## [JOB]
All lines in the data bearing the string "copy" should be identified and copied.

## [DATA BLOCK]
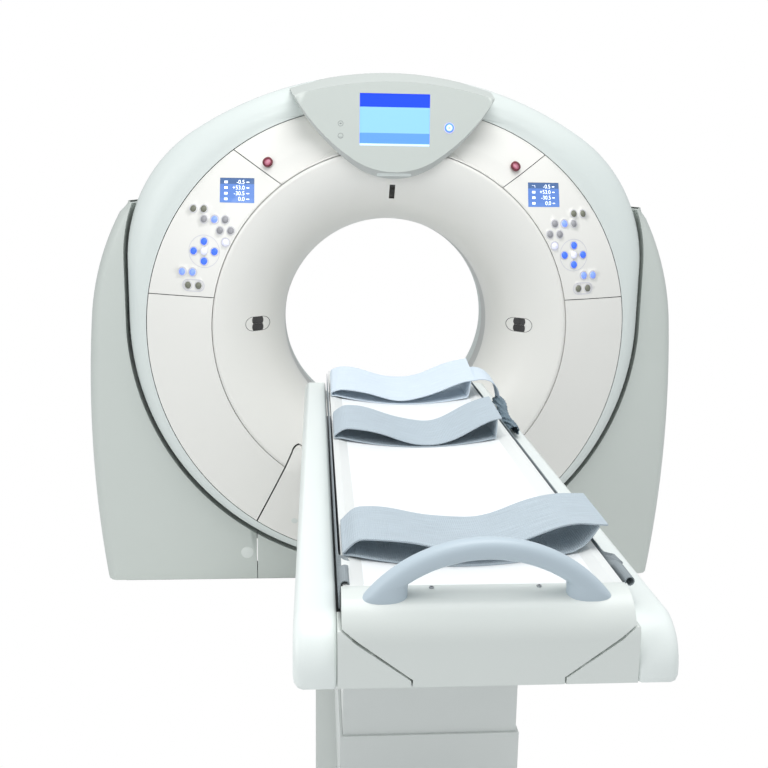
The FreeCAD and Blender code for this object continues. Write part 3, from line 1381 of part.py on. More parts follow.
mat_low = S.top_surface - S.top_dip + trough_round - root(trough_round * trough_round - S.mat_half * S.mat_half)
mat_base = mat_low + S.seat
mat_sag = mat_low - S.top_surface + S.top_dip - S.mat_thick + S.mat_edge
mat_round = (S.mat_half * S.mat_half + mat_sag * mat_sag) / (mat_sag * 2)
keep(prism("mat_pad", "XZ", [
    (-S.mat_half, mat_base),
    (S.mat_half, mat_base),
    (S.mat_half, mat_base + S.mat_edge),
    (-S.mat_half, mat_base + S.mat_edge),
], -S.mat_foot, -S.mat_head, {0: trough_round, 2: -mat_round}), "mat")

carriage_box = box("carriage_box", (-S.carriage_half, S.carriage_half), (-S.carriage_foot, -S.carriage_head),
                   (carriage_low, carriage_high))
carriage_room = box("carriage_room", (S.carriage_plate - S.carriage_half, S.carriage_half - S.carriage_plate),
                    (-S.carriage_foot * 1.1, -S.carriage_head * 0.5),
                    (carriage_low + S.carriage_plate, carriage_high - S.carriage_plate))
keep(cut("carriage_frame", carriage_box, carriage_room), "carriage")

# grab handle: a crescent between two arcs, its edges rounded, standing on the cap
handle_low = S.top_surface - S.handle_rise * 0.5
handle_outer_rise = S.top_surface + S.handle_rise - handle_low
handle_inner_rise = handle_outer_rise - S.handle_thick


def arc_through(half, rise):
    """Radius of an arc over a chord."""
    return (half * half + rise * rise) / (rise * 2)


handle_plain = prism("handle_plain", "XZ", [
    (-S.handle_outer, handle_low),
    (-S.handle_inner, handle_low),
    (S.handle_inner, handle_low),
    (S.handle_outer, handle_low),
], -S.handle_y - S.handle_thick * 0.5, -S.handle_y + S.handle_thick * 0.5,
    {1: -arc_through(S.handle_inner, handle_inner_rise), 3: arc_through(S.handle_outer, handle_outer_rise)})
DOC.recompute()
handle_round = DOC.addObject("Part::Fillet", "handle_round")
handle_round.Base = handle_plain
handle_round.Edges = [(number, float(S.handle_edge), float(S.handle_edge))
                      for number, edge in enumerate(handle_plain.Shape.Edges, start=1)
                      if edge.Curve.TypeId != "Part::GeomLine" and abs(edge.tangentAt(edge.FirstParameter).y) < 0.5]
keep(cut("handle", handle_round, cap_solid), "grab_handle")


STRAP_STEPS = 5


def easing(share):
    """Share of the way up an S-shaped rise."""
    return share * share * 3.0 - share * share * share * 2.0


def slope_between(start, end):
    """Points along an S-shaped rise or fall, without its start."""
    shares = [(number + 1.0) / STRAP_STEPS for number in range(STRAP_STEPS)]
    return [(start[0] + (end[0] - start[0]) * share, start[1] + (end[1] - start[1]) * easing(share))
            for share in shares]


def strap(name):
    """A strap that lies in a loop: one layer on the mat, and a slack layer that waves over it."""
    def size(word):
        return getattr(S, "%s_%s" % (name, word))

    half = S.strap_half
    thick = S.strap_thick
    slant = size("tilt") / size("width")
    level = S.top_surface - slant * S.strap_margin
    front = -size("left") - S.strap_margin
    rear = size("width") - size("right") + S.strap_margin
    crest = (-S.crest_x, level + size("crest"))
    valley = (size("valley_x"), level + size("valley"))
    rise = (size("rise_x"), level + size("rise"))
    under = [(-half, level + size("start")), crest] + slope_between(crest, valley)
    under += slope_between(valley, rise) + [(size("end"), level + size("rise") - thick)]
    slack = prism(name + "_slack", "XZ", under + [(x, z + thick) for x, z in reversed(under)], front, rear)
    slack.setExpression("Dir.z", slant.text)
    rest = mat_base + S.mat_edge + S.seat
    flat = prism(name + "_flat", "XZ", [
        (-half, rest),
        (-S.mat_half, rest),
        (S.mat_half, rest),
        (half, rest),
        (half, rest + thick),
        (S.mat_half, rest + thick),
        (-S.mat_half, rest + thick),
        (-half, rest + thick),
    ], front, rear, {1: mat_round, 5: -mat_round})
    layers = [slack, flat]
    right_height = valley[1] + (rise[1] - valley[1]) * easing((half - valley[0]) / (rise[0] - valley[0]))
    for side, inner, height in (("left", -half, under[0][1]), ("right", half, right_height)):
        high = height + thick * 0.5
        outer = inner + thick * (1.0 if side == "right" else -1.0)
        overlap = (inner - outer) * 0.2
        start, end = (inner + overlap, outer) if side == "right" else (outer, inner + overlap)
        layers.append(prism("%s_fold_%s" % (name, side), "YZ", [
            (front, rest),
            (rear, rest),
            (rear, high + slant * (rear - front)),
            (front, high),
        ], start, end))
    plan = prism(name + "_plan", "XY", [
        (-S.strap_reach, -size("left")),
        (S.strap_reach, -size("right")),
        (S.strap_reach, size("width") - size("right")),
        (-S.strap_reach, size("width") - size("left")),
    ], S.top_bottom, S.top_surface * 1.2)
    return common(name, [fuse(name + "_layers", layers), plan])


for strap_name in ("near", "middle", "far"):
    keep(strap(strap_name), strap_name + "_strap")

# ---- lift: three telescoping stages of shroud, each with a pair of columns inside ----


def shell_box(name, grow, low, high):
    """One stage of the shroud, open above and below."""
    half = S.shroud_half + grow
    foot = -S.shroud_foot - grow
    head = -S.shroud_head + grow
    outer = box(name + "_outside", (-half, half), (foot, head), (low, high))
    wall = S.shroud_wall
    inner = box(name + "_room", (wall - half, half - wall), (foot + wall, head - wall),
                (low - wall, high + wall))
    return cut(name, outer, inner)


def column_pair(name, shrink, low, high):
    """One stage of both lift columns: two square tubes."""
    middle = (S.shroud_foot + S.shroud_head) * 0.5
    half = S.stage_outer * 0.5 - shrink
    wall = S.stage_wall
    tubes = []
    for number, side in enumerate((-1, 1)):
        y = S.stage_spread * side - middle
        outer = box("%s_outside_%d" % (name, number), (-half, half), (y - half, y + half), (low, high))
        inner = box("%s_room_%d" % (name, number), (wall - half, half - wall),
                    (y - half + wall, y + half - wall),
                    (low - wall, high + wall))
        tubes.append(cut("%s_%d" % (name, number), outer, inner))
    return together(name, tubes)


upper_high = S.belly_low - S.seat
upper_low = upper_high - S.shroud_height
step = S.shroud_wall + S.shroud_gap
stage_step = S.stage_wall + S.stage_gap
keep(shell_box("shroud_upper", 0.0 * step, upper_low, upper_high), "upper_shroud")
keep(shell_box("shroud_mid", step, S.mid_low, S.mid_low + S.shroud_height), "mid_shroud")
floor_board = box("floor_board", (-S.floor_plate_half, S.floor_plate_half),
                  (-S.floor_plate_foot, -S.floor_plate_head),
                  (0.0, S.floor_plate))
keep(fuse("base_whole", [floor_board, shell_box("shroud_base", step * 2, S.floor_plate, S.base_shroud_top)]),
     "couch_base")
keep(column_pair("column_high", stage_step * 2, upper_low, upper_high), "lift_column_inner")
keep(column_pair("column_mid", stage_step, S.mid_low, S.mid_low + S.shroud_height), "lift_column_middle")
keep(column_pair("column_low", 0.0 * stage_step, S.floor_plate, S.base_shroud_top), "lift_column_outer")
duct_top = S.duct_half - S.duct_slope
keep(prism("duct", "XZ", [
    (-S.duct_half, 0.0),
    (S.duct_half, 0.0),
    (duct_top, S.duct_height),
    (-duct_top, S.duct_height),
], -S.floor_plate_head + S.seat, -S.stand_front - S.seat), "floor_duct")

# ---- check and write ----
DOC.recompute()
for item in DOC.Objects:
    if "Invalid" in item.State or "Error" in item.State:
        raise RuntimeError("%s could not be built" % item.Name)
os.makedirs("parts", exist_ok=True)
for item in NODES:
    if item.Shape.isNull() or not item.Shape.isValid():
        raise RuntimeError("%s has no sound shape" % item.Label)
    item.Shape.exportStep("parts/%s.step" % item.Label)
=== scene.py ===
"""CT scanner: the looks of a tilting gantry and its patient couch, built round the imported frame."""

import json
import logging
import math
from dataclasses import dataclass
from enum import Enum
from typing import Callable, Dict, Iterable, List, Optional, Sequence, Tuple

import bmesh
import bpy
from mathutils import Matrix, Vector
from mathutils.bvhtree import BVHTree

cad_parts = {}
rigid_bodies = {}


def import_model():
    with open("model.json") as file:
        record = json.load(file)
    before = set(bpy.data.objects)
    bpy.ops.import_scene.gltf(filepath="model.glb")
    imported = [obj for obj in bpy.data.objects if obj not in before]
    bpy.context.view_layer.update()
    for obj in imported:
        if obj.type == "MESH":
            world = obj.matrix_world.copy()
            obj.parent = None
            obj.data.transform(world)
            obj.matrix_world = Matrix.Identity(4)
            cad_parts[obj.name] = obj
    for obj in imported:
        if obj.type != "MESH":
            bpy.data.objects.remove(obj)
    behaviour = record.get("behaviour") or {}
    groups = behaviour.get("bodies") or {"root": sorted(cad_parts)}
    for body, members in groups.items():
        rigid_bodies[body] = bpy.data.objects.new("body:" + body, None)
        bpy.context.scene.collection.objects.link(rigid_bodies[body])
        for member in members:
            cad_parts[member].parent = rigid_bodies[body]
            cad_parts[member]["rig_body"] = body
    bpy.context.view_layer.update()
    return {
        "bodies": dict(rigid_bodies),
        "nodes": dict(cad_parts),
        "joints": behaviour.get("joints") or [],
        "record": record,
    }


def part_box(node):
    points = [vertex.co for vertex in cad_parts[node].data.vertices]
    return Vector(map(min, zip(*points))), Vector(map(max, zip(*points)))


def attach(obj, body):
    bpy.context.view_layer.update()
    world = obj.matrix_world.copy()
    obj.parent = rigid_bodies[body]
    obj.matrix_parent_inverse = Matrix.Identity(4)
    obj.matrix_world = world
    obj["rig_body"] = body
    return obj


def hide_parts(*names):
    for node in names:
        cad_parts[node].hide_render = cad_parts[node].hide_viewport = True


LOG = logging.getLogger("ct_scanner")
# Sizes and places in metres that more than one piece follows.
AXIS_Z = 1.031
FRONT_ROOM_Y = -3.0
TOP_EDGE_Z = 0.924
TROUGH_ROUND = 0.842
MAT_HALF = 0.208
TRIM_SEAT = 0.00003


class Body(Enum):
    """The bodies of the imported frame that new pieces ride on."""

    STAND = "stand"
    GANTRY = "gantry"
    COUCH = "couch_body"
    TOP = "couch_top"


def linear(colour: str) -> Tuple[float, float, float, float]:
    """Turns an sRGB hex value such as "#e0e3e1" to a linear colour with alpha 1."""
    channels = [int(colour[start:start + 2], 16) / 255.0 for start in (1, 3, 5)]
    tones = [c / 12.92 if c <= 0.04045 else ((c + 0.055) / 1.055) ** 2.4 for c in channels]
    return (tones[0], tones[1], tones[2], 1.0)


def add_node(tree: bpy.types.NodeTree, kind: str, settings: Optional[dict] = None,
             feeds: Optional[dict] = None) -> bpy.types.Node:
    """Adds a node with its settings, and fills its inputs.

    Args:
        tree: The node tree of a material, world or Geometry Nodes group.
        kind: The node's type name.
        settings: Attribute names and their values.
        feeds: Input names or numbers, each with a value or with the output socket that feeds it.

    Returns:
        The new node.
    """
    node = tree.nodes.new(kind)
    for name, value in (settings or {}).items():
        setattr(node, name, value)
    for key, value in (feeds or {}).items():
        if isinstance(value, bpy.types.NodeSocket):
            tree.links.new(value, node.inputs[key])
        else:
            node.inputs[key].default_value = value
    return node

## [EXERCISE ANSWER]
            world = obj.matrix_world.copy()
    world = obj.matrix_world.copy()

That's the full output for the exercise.